The key is to have a well-planned pilot, so that all key functions can be tested in a small-scale, but fully scoped, project. Once the “pressure test” has been performed and analyzed, and the approach verified, a full roll-out should be planned and implemented. A key part of this roll-out concerns training and transfer of knowledge to all functions that will be working in the system, so that the new resources can be fully utilized. Even in a step-wise approach, each step should also include a pilot to test the potential implications – which of course adds more time to the full implementation cycle.

 

8) The Right Cross-Functional Competences on the Team

In order to run a successful price optimization project according to the method described in section 6, our experience indicates that there are a couple of key success criteria that will help ensure that the project meets its intended goals. One of these is the composition of the core project team. 

A good cross-functional project team contains a balance of people along two different dimensions. One is the range of different professional expertise areas needed, and the other is the personalities of the people involved. As a minimum, the following experiences and fields of expertise should be represented on the core team:

  • Pricing management – someone who knows how prices have been set, managed and optimized
  • Product/sales – someone who understands the category in question and the customers that buy these products
  • Business analysis/intelligence – someone who has experience in analyzing supply and demand changes and the external and internal factors that influence this
  • IT – someone who knows how pricing systems interact – or need to interact – with other systems such as ERP and/or production, sales and financial reporting

Equally important, but often overlooked, is the type of personalities of the people involved. In the same way that different professional competences are needed, it is also important to balance personalities in the team composition. Some people are driven by change and development, whereas others are more motivated by clear goals and structures, and yet others focus on the interaction between people and strive to foster good relations.

Having people with different personalities on the team will ensure a more balanced approach in how the project is run, and it means that the project will have a higher chance of long-term success than if all project team members are cut from the same mould.

 

9) It Is a Full-Time Job

 

Another important success criterium for a price optimization project is that the people on the core team are allowed to focus their attention on the project itself, and the numerous tasks that the project entails. Whilst it may be tempting from a cost perspective to assemble the team and let them manage the project in addition to their regular operative functions, our experience is that at least the overall project manager (or managers in the case of shared leadership) should be allowed to focus their attention on running the project and little else.

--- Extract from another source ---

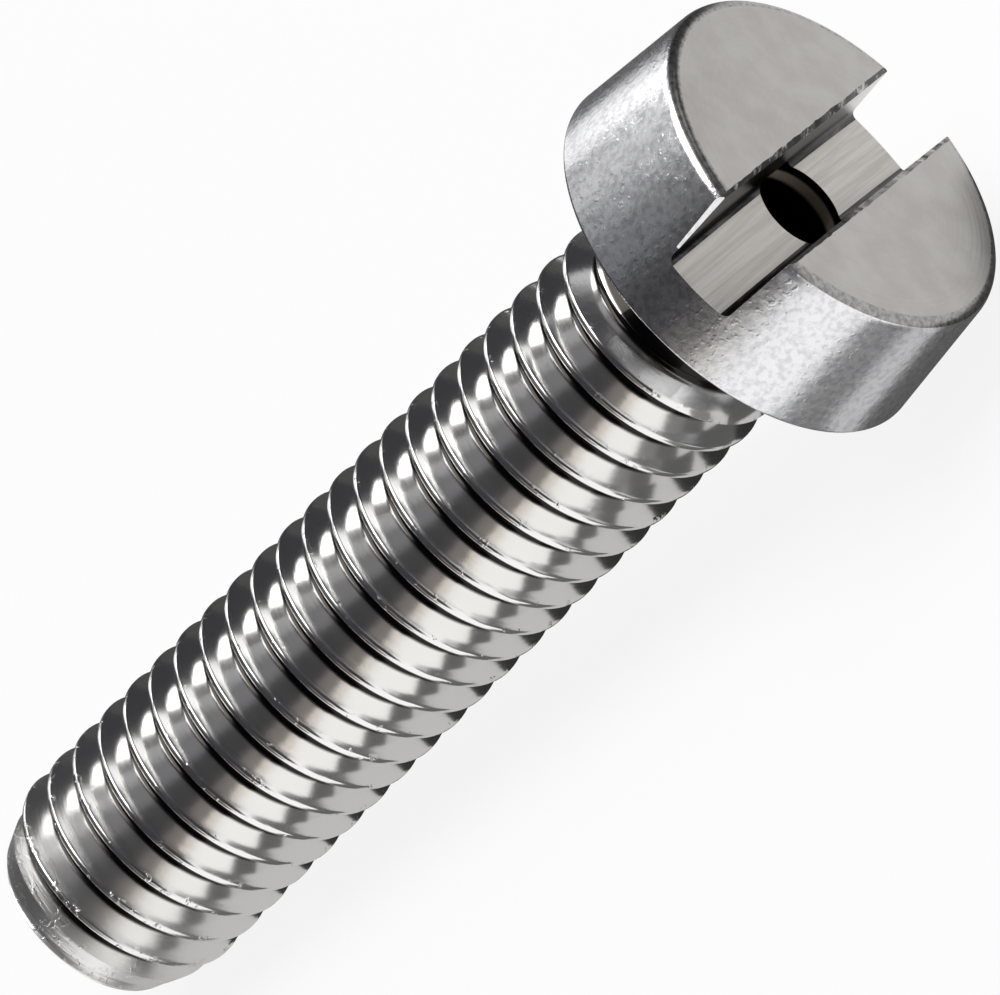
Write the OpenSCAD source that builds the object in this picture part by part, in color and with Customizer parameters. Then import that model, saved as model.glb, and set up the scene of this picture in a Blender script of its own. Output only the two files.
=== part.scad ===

This is especially true if there are expectations for a speedy implementation and evaluation process. This will require a lot of communication and involvement across different parts of the company, which in turn puts high demands on the team’s availability and ability to interact with all relevant functions along the way.

 

10) Create a Reference Framework in Order to Understand Local/Segment Differences

A key challenge in many price optimization projects is how to cater for local market variations. What works well in one market will not be the ideal solution in another – and vice versa. In our experience, the best way to manage this is to go beyond “how things are today” in order to create a separate definition of “this is what we want to achieve,” i.e. how we believe the ideal situation should look. This also means defining what the different challenges are that have prevented us from achieving this so far. With such a reference model, including relevant price structures, analysis tools, etc., it is also possible to both identify the challenges and opportunities that exist in each local market and to develop practical solutions for how to implement the desired system and price optimization methods.